Immediately after returning from the South African set of "Nibelungs," he was awarded the role of Cedric Diggory in "Harry Potter and the Goblet of Fire" for director Mike Newell. Diggory, the hero of rival wizard school Hufflepuff, was Harry's opponent on both the Quidditch field and in romance, as he trumped Harry's two wins at the TriWizard Tournament by squiring the young hero's beloved, Cho Chang, to the Yule Ball. Diggory's moment in the sun was short-lived, as both he and Harry faced down the sinister Lord Voldemort (Ralph Fiennes). The villain's henchman, Peter Pettigrew, dispatched Diggory, who was mourned by the entire school. The press, in its raves over Newell's film adaptation, singled out Pattinson for his charismatic performance, and some went as far as to name him a "future Jude Law." The Times Online also bestowed the "Star of Tomorrow" award upon him.
Pattinson's sudden popularity afforded him some choice roles post-"Potter." He was top-billed as a shell-shocked World War II airman in the supernatural thriller "The Haunted Airman" for BBC Four, and later played a nerdy student with a crush on his teacher (Catherine Tate) in the highly rated drama, "The Bad Mother's Handbook" (2007) for ITV. That same year, he returned briefly to the wizard world with a flashback cameo as Diggory in "Harry Potter and the Order of the Phoenix." The following year saw Pattinson return to features with "How To Be," which earned him critical acclaim for his portrayal of a depressed young man who attempts to wrest some control over his spiraling life. Pattinson also tackled the role of legendary surrealist Salvador Dali in the arthouse effort, "Little Ashes," which explored the friendship between Dali, filmmaker Luis Bunuel and poet Federico Garcia Lorca, as well as the unusual romance that developed between the former and the latter. However, everything that came before was overshadowed by the high-powered spotlight that shone on Pattinson after he was cast as Edward Cullen in Catherine Hardwicke's adaptation of Stephenie Meyer's teen novel, "Twilight" (2008). A century-old vampire trapped in the body of a 17-year-old, Cullen falls madly in love with a human girl, Isabella Swan (Kristen Stewart) and later runs afoul of a malevolent fellow bloodsucker with designs on his new girlfriend.

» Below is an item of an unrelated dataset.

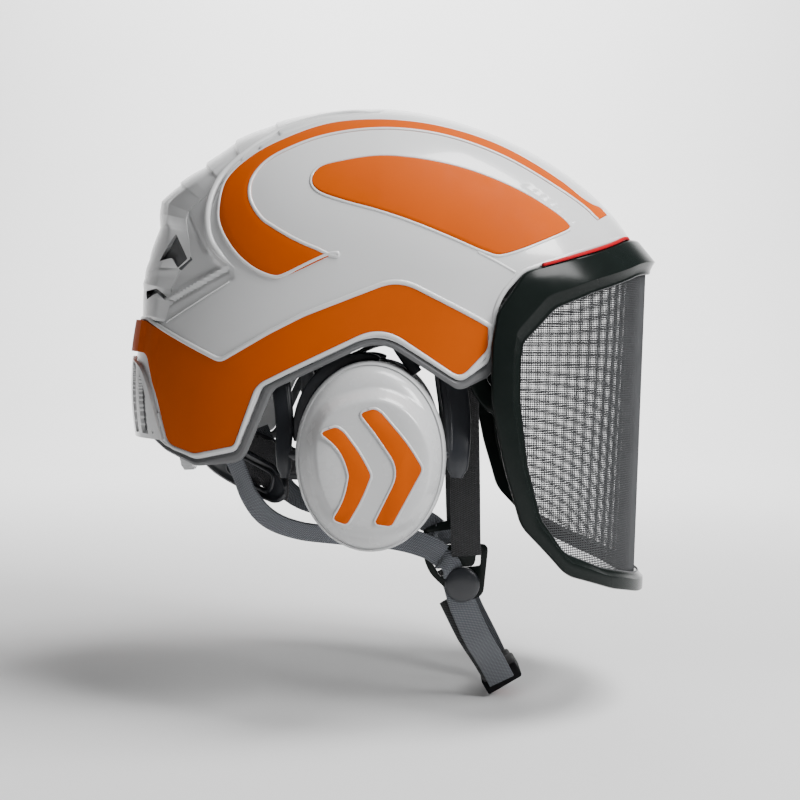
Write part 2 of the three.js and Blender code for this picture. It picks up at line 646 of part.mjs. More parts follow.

Massively popular with teenage girls, the news of Pattinson being cast as Edward was met with almost equal excitement as the reaction to the book-to-film adaptation in the first place. Internet fan sites quickly sprung up to celebrate him and debate his crush-worthy status in great detail, including everything from his unique hair style to his handsome profile. A bit like a deer in headlights at his overnight fame, Pattison attempted to stay largely out of the public eye. When he began filming the inevitable sequel, "The Twilight Saga: New Moon" (2009), rumors began flying that he was head-over-heels in love with his co-star, Stewart. Pages upon pages in magazines and on websites were devoted to dissecting each photo of them together; each interview. The "are they or aren't they" furor reached fever pitch before the film's fall 2009 release. Also that year, he starred as surrealist painter Salvador Dalí in the British-Spanish co-production "Little Ashes" (2009) followed by a more mainstream film steeped in 9/11 drama which he also executive-produced, "Remember Me" (2010).
However, it was the hugely successful franchise, continuing with "The Twilight Saga: Eclipse" (2010), as well as the requisite hype surrounding Pattison and Stewart that captured the attention of a Twi-hard nation. In fact, Pattison and Stewart were more open about their off-screen relationship as the years went by, with Pattison going so far as to tease "Robsten" fans that they were "technically married." He also attempted to branch out by starring opposite A-lister Reese Witherspoon in "Water for Elephants" (2011), but critics were less than kind to both leads who lacked an obvious onscreen chemistry. By the time "The Twilight Saga: Breaking Dawn - Part 1" (2011) was released later that year - made all the more attractive by a heavily-hyped, headboard-breaking sex scene between newlyweds Edward and Bella - Pattinson was being touted by his "Cosmopolis" (2012) director David Cronenberg as a "profound" actor who just needed the proper vehicle in which to display his talents. Meanwhile, Pattison's relationship with Stewart - which was rarely acknowledged despite their growing comfort with public displays of affection - suddenly jumped into the limelight when Us Weekly reported that Stewart cheated on him with her "Snow White and the Huntsman" director, Rupert Sanders, who himself was married to actress and mother of his two children, Liberty Ross. Naturally, print and Internet tabloids were set afire when the news and accompanying pictures emerged, leading Stewart to immediately issue a public apology for what she called a "momentary indiscretion." Pattinson was reportedly hurt and angry enough to move out of the Los Angeles home he shared with Stewart soon after her "lapse" was reported.